To believe that, is to believe that white people (mostly men) are so far in tune with every culture, every ethnicity, and every gender identity that they can flawlessly and accurately represent those cultures to the larger mass media without actually engaging people from those communities in a meaningful way.

The idea that they can imagine and create non-stereotypical representations of other cultures is problematic for a host of reasons, but probably most of all due to the fact that, well, they never have.

For me, Debbie Allen is important. Mara Brock Akil is important. Yvette Lew Bowser is important. I grew up watching TV in the 80s and early 90s.

I saw one black family living in a mansion in Bel-Air and another black family where the mom was a lawyer and the father was a doctor. I saw an eclectic and beautiful group of students find themselves at their HBCU and a black and Hispanic duo of detectives fight crime on the streets of New York. I saw strong black women fearlessly Living Single and another group of hard working, professional black women dealing with life’s BS together, knowing all they truly had was each other, their Girlfriends.

Today, despite some strong inroads in recent years, there’s a different reality.

When diversity isn’t displayed behind the camera, you get only 16.7 percent of movies with non-white leading characters, and 7 percent of films having women directors. When diversity isn’t displayed behind the camera, you get corny black tropes and misogynistic caricatures of femininity (such as constantly needing to be saved or disciplined by the “stronger” male character).

The danger of Matt Damon’s comments is not just about the perceived slight to the artistic, creative community but how it reinforces the very nature of white supremacy itself. To be behind the camera is not just about being a writer or a director, it’s about being a decision maker, an executive and a person with real, actual power.

His comments aren’t just about one industry, but the nature of industry itself. The idea that people of color, women, and other minorities don’t “need” to be involved in the formation of a corporate hierarchy in any role more powerful and influential than the bottom rung is, well, the height of racism.

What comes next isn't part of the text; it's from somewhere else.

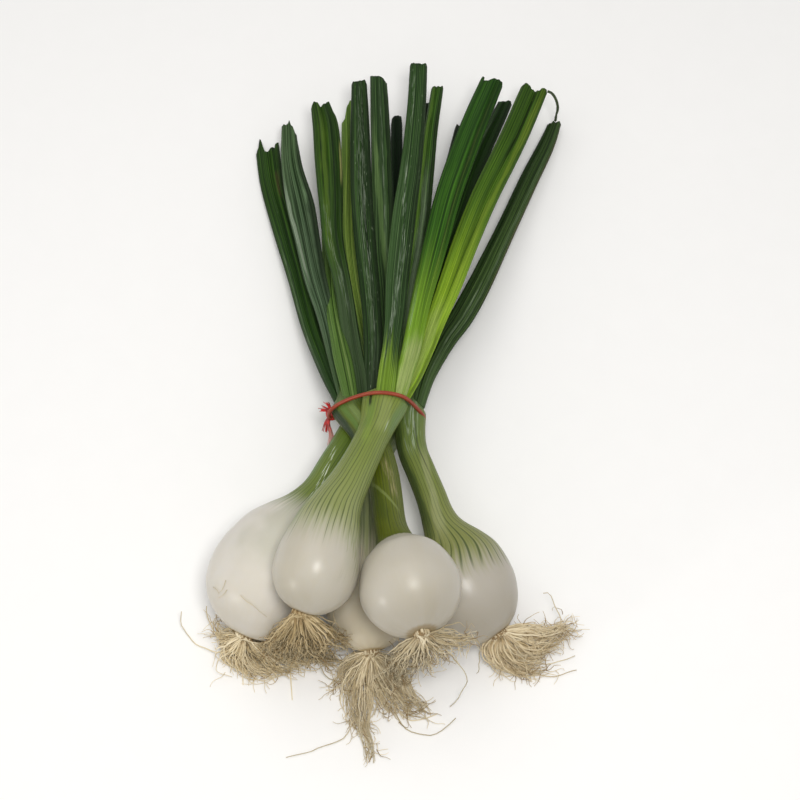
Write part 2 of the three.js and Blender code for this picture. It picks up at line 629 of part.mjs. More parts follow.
// Where a neck crosses the plane of the tie.
function neckOval(onion) {
  const path = curveThrough(onion.path);
  let share = 0.5;
  while (path.getPointAt(share).y < TIE_Y) share += 0.001;
  const past = share * path.getLength() - onion.toEquator;
  const k = onion.girth.findIndex((row) => row[0] > past);
  const [[from, wideFrom, thickFrom], [to, wideTo, thickTo]] = [onion.girth[k - 1], onion.girth[k]];
  const blend = (past - from) / (to - from);
  const centre = path.getPointAt(share);
  const slant = path.getTangentAt(share).y;
  return {
    x: centre.x,
    z: centre.z,
    wide: THREE.MathUtils.lerp(wideFrom, wideTo, blend) / slant,
    thick: THREE.MathUtils.lerp(thickFrom, thickTo, blend),
  };
}

// The tie follows the outside of all the necks: in each direction it lies on the neck that
// stands out furthest.
function tieLine() {
  const ovals = ONIONS.map(neckOval);
  const points = [];
  for (let k = 0; k < TIE_STEPS; k += 1) {
    const angle = (k / TIE_STEPS) * 2 * Math.PI;
    const [nx, nz] = [Math.cos(angle), Math.sin(angle)];
    const reach = (oval) => oval.x * nx + oval.z * nz + Math.hypot(oval.wide * nx, oval.thick * nz);
    const outer = ovals.reduce((best, oval) => (reach(oval) > reach(best) ? oval : best));
    const span = Math.hypot(outer.wide * nx, outer.thick * nz);
    const stand = TIE_RADIUS + FIT_GAP;
    points.push([
      outer.x + (outer.wide ** 2 * nx) / span + nx * stand,
      TIE_Y,
      outer.z + (outer.thick ** 2 * nz) / span + nz * stand,
    ]);
  }
  return new THREE.CatmullRomCurve3(points.map((p) => new THREE.Vector3(...p)), true, 'centripetal');
}

function tieBand(grow = 0) {
  const line = tieLine();
  const geometry = new THREE.TorusGeometry(1, 0.5, TIE_SIDES, TIE_STEPS);
  const position = geometry.getAttribute('position');
  for (let i = 0; i < position.count; i += 1) {
    const ringReach = Math.hypot(position.getX(i), position.getY(i));
    const around = Math.atan2(position.getY(i), position.getX(i)) / (2 * Math.PI);
    const share = Math.round((around < 0 ? around + 1 : around) * TIE_STEPS) / TIE_STEPS;
    const centre = line.getPointAt(share % 1);
    const forward = line.getTangentAt(share % 1);
    const outward = new THREE.Vector3(0, 1, 0).cross(forward).normalize();
    const radius = TIE_RADIUS + grow;
    centre.addScaledVector(outward, -(ringReach - 1) * 2 * radius);
    centre.y += position.getZ(i) * 2 * radius;
    position.setXYZ(i, centre.x, centre.y, centre.z);
  }
  return toSolid(geometry);
}

function tieKnot(grow = 0) {
  const lump = new THREE.SphereGeometry(KNOT.size + grow, 8, 6);
  lump.scale(...KNOT.stretch);
  lump.translate(KNOT.x, TIE_Y, KNOT.z);
  let knot = toSolid(lump);
  KNOT_ENDS.forEach((points) => {
    knot = knot.add(rootSolid(points, KNOT.endBase + grow, KNOT.endTip + grow));
  });
  return knot;
}

// ---------------------------------------------------------------- fitting

// Pieces are fitted from the top of this list down: each one is cut clear of those before it.
function fitted(pieces) {
  pieces.forEach((piece, k) => {
    pieces.slice(0, k).forEach((upper) => {
      if (piece.solid.intersect(upper.grown).volume() > 0) {
        piece.solid = largestBody(piece.solid.subtract(upper.grown));
      }
    });
    piece.solid = largestBody(piece.solid.trimByPlane([0, 0, 1], TABLE_HEIGHT));
  });
  return pieces;
}

function bunchPieces() {
  const pieces = [{
    name: 'tie', colour: 'tie', solid: tieBand().add(tieKnot()), grown: tieBand(FIT_GAP).add(tieKnot(FIT_GAP)),
  }];
  ONIONS.forEach((onion) => {
    onion.leaves.forEach((leaf) => {
      pieces.push({
        name: `${onion.name}_leaf_${leaf.name}`,
        colour: leaf.bright ? 'brightLeaf' : 'leaf',
        solid: leafSolid(leaf),
        grown: leafSolid(leaf, FIT_GAP),
      });
    });
    pieces.push({
      name: `${onion.name}_bulb`, colour: 'bulb', solid: bulbSolid(onion), grown: bulbSolid(onion, FIT_GAP),
    });
  });
  ONIONS.forEach((onion, k) => {
    const seed = 14 + 5 * k;
    pieces.push({
      name: `${onion.name}_roots`,
      colour: 'root',
      solid: rootTuft(onion, seed),
      grown: rootTuft(onion, seed, FIT_GAP),
    });
  });
  return fitted(pieces);
}

const bunch = new THREE.Group();
bunchPieces().forEach(({ name, colour, solid }) => {
  const material = new THREE.MeshStandardMaterial({
    color: COLOURS[colour], roughness: ROUGHNESS[colour], metalness: 0,
  });
  const mesh = new THREE.Mesh(toGeometry(solid), material);
  mesh.name = name;
  bunch.add(mesh);
});
bunch.position.set(-BUNCH_CENTRE.x, -BUNCH_CENTRE.y, -TABLE_HEIGHT);

export default bunch;
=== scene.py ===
# A bunch of five spring onions, tied round the necks and laid on a pale table.
# Lengths in the lists are in millimetres, as in the part's source; Blender works in metres.
import math
import random

import bmesh
import bpy
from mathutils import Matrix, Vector, noise


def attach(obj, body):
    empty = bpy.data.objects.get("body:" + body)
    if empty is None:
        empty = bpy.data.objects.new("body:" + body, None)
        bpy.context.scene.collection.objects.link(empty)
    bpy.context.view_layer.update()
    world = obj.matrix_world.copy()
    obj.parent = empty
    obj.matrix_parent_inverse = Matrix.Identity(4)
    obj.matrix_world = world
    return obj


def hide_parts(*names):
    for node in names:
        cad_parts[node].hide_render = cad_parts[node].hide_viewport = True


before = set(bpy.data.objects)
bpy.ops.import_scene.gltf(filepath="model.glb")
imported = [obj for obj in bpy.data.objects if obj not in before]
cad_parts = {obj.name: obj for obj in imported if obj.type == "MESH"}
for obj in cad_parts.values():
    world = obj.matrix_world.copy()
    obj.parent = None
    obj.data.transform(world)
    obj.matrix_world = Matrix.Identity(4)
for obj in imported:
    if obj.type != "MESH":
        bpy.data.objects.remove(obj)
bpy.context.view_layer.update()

noise.seed_set(1)  # the same curls in the roots each run

# ------------------------------------------------------------------ places and sizes

MM = 0.001
BUNCH_CENTRE = Vector((2.8, 13.0, 0.0))  # the same shift as in the part's source

BULB_SIDES = 72
BULB_ROWS = 120
STEADY_REACH = 15.0  # a bulb's rings face the way its path runs over this far to both sides
ROOT_END_ANGLES = [15, 32, 50, 70, 90]  # degrees from the root end to the equator
NECK_TAPER = [(16, 1.0), (12.5, 0.76), (8.5, 0.46), (0, 0.2)]  # (distance from the end, share of the girth)

LEAF_SIDES = 64
LEAF_ROWS = 84
LEAF_WALL = 0.80  # inside of the cut end as a share of the outside
LEAF_HOLLOW_ROWS = 8

TIE_Y = -7.0
TIE_RADIUS = 1.1
TIE_STAND = 0.35
TIE_STEPS = 160
TIE_BOW = 3.4  # how far the sides of the tie slip towards the bulbs
TIE_RISE = 1.5  # how far its middle slips towards the leaves
TIE_TUCK = (1.2, -2.6)  # how far the left side moves to the right, and the right side

# An onion: radius at the equator, distance from the root end to it, radius of the plate that the
# roots grow from, middle line, and girth past the equator as (distance, half width, half thickness).
ONIONS = {
    "upper_left": {
        "radius": 22.0, "to_equator": 21.8, "plate": 6.5,
        "path": [
            (-38, -134, 72), (-30, -115, 79), (-26, -99, 80), (-21, -81, 77), (-14.6, -66, 73),
            (-9, -52, 68), (-4, -38, 62), (1, -23, 56), (5, -7, 50), (10, 9, 50),
        ],
        "girth": [
            (8, 21.5, 21.5), (16, 19.6, 19.6), (26, 17.2, 17.2), (36, 14.1, 14.1), (51, 11.1, 11),
            (80, 9.1, 9.0), (99, 9.4, 8.6), (116, 12.2, 9), (134, 12.4, 8.4),
        ],
    },
    "upper_right": {
        "radius": 26.3, "to_equator": 25.6, "plate": 7.0,
        "path": [
            (24, -147, 76.5), (18, -122, 75), (12, -101, 70), (8, -84, 63), (6, -67, 57), (4, -51, 52),
            (1, -38, 48.5), (-6, -22, 45), (-15, -7, 42), (-19, 9, 39.5),
        ],
        "girth": [
            (14, 22.2, 22.2), (20, 16.6, 16.6), (26, 11.4, 11.4), (35, 9, 9), (70, 8.6, 8.2),
            (100, 8.6, 8), (122, 9, 8.6), (140, 9.6, 8.4),
        ],
    },
    "left": {
        "radius": 32.6, "to_equator": 30.0, "plate": 8.0,
        "path": [
            (-70, -129, 21), (-57.5, -103.5, 31.6), (-46.5, -85, 37), (-37.5, -68, 39), (-30.5, -55, 38.6),
            (-23.5, -40, 37), (-17, -27, 34), (-11, -15, 31), (-5, -7, 29), (-2, 9, 30),
        ],
        "girth": [
            (8, 32.2, 32.2), (17, 30.4, 30.4), (27, 27.2, 27.2), (36, 21.2, 21.2), (46, 13.8, 13.8),
            (58, 9.7, 9.5), (76, 8.6, 8.4), (96, 8.8, 8), (112, 9.4, 8.4), (136, 9.2, 8.6),
        ],
    },
    "right": {
        "radius": 28.0, "to_equator": 30.0, "plate": 7.5,
        "path": [
            (65, -129, 21), (47, -105, 27.6), (42, -84, 32), (35, -72, 35), (32.4, -65, 36), (29.8, -57, 37),
            (24.6, -43, 37), (20, -30, 36), (18.4, -17, 35), (18.5, -7, 35.5), (21.5, 9, 33),
        ],
        "girth": [
            (7, 27.3, 27.3), (16, 23.8, 23.8), (25, 17.2, 17.2), (34, 11.2, 11.2), (43, 9.0, 9.0),
            (53, 8.3, 8.3), (67, 8.0, 8.0), (88, 8.2, 8.0), (103, 9.0, 8.3), (119, 8.6, 8.4),
        ],
    },
    "middle": {
        "radius": 22.4, "to_equator": 22.5, "plate": 6.5,
        "path": [
            (-2, -137, 17), (-4, -115, 21.8), (-4, -94, 24), (-4, -71, 24), (-4, -47, 23), (0, -26, 21),
            (8.5, -7, 19), (10, 9, 18),
        ],
        "girth": [
            (12, 18.8, 18.8), (19, 13.6, 13.6), (27, 10, 10), (38, 8.6, 8.4), (60, 8.2, 8),
            (90, 8.2, 8), (111, 8.4, 8), (127, 8.6, 8),
        ],
    },
}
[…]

Does that mean that Damon is racist? Not necessarily, but if he considers himself an ally to women and people of color, it’s critical that he divorces himself from propagating white, male leadership as the only successful way forward.

Truthfully, Matt Damon is a brilliant actor. Matt Damon is a fierce activist. Matt Damon is one of Hollywood’s most intriguing personalities. With that said, Matt Damon is also clueless about the necessity and importance of diversity.